In real life example:
You do a job by 3 hrs; i do the same job by 4 hrs. If i help you to do the SAME job (with respective constant rate), you will need LESS THAN 3 hours to complete whole the job.
Choice A, B and C:
Suppose, x takes 3 hours to take the job; and y takes 3 hours to take the same job (with respective constant rate). If they do simultaneously, then they need \(1\frac{1}{2}\) hours to complete whole the job, right? But, in the question prompt, y takes 4 hours (who is slower than x). So, they need more than \(1\frac{1}{2}\) hours if they do simultaneously. So, A and B are out. The correct choice is C.

Hi Asad,

That is a great series of deductions - and it shows how GMAT questions can almost always be approached in more than one way.

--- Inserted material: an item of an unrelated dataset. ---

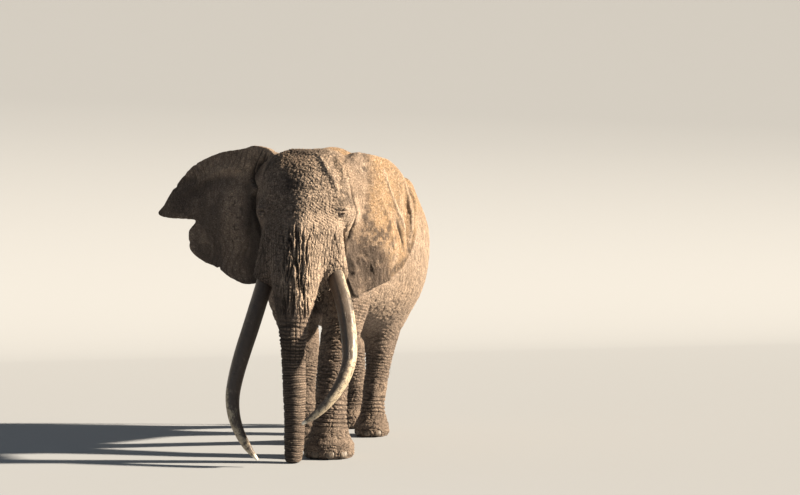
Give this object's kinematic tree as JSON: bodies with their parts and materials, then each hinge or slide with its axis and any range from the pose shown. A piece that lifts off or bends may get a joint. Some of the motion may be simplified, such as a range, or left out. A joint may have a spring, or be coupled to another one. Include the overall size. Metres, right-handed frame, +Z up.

GMAT assassins aren't born, they're made,
Rich

Let's assume that the production order is 1 unit in size.

Machine 1 can complete 1/4 of the order in 1 hour, while Machine 2 can complete 1/3 of the order in 1 hour. Working together, they will complete 1/4 + 1/3 = 3/12 + 4/12 = 7/12 of the order in 1 hour.

Therefore, we can set up the equation:

(7/12) * t = 1

where "t" is the time it takes both machines working together to complete the order.

Solving for "t", we get:

t = 12/7 hours

Therefore, the answer is approximately 1.71 hours or 1 hour and 42 minutes, and the correct choice is (C) 1 5/7.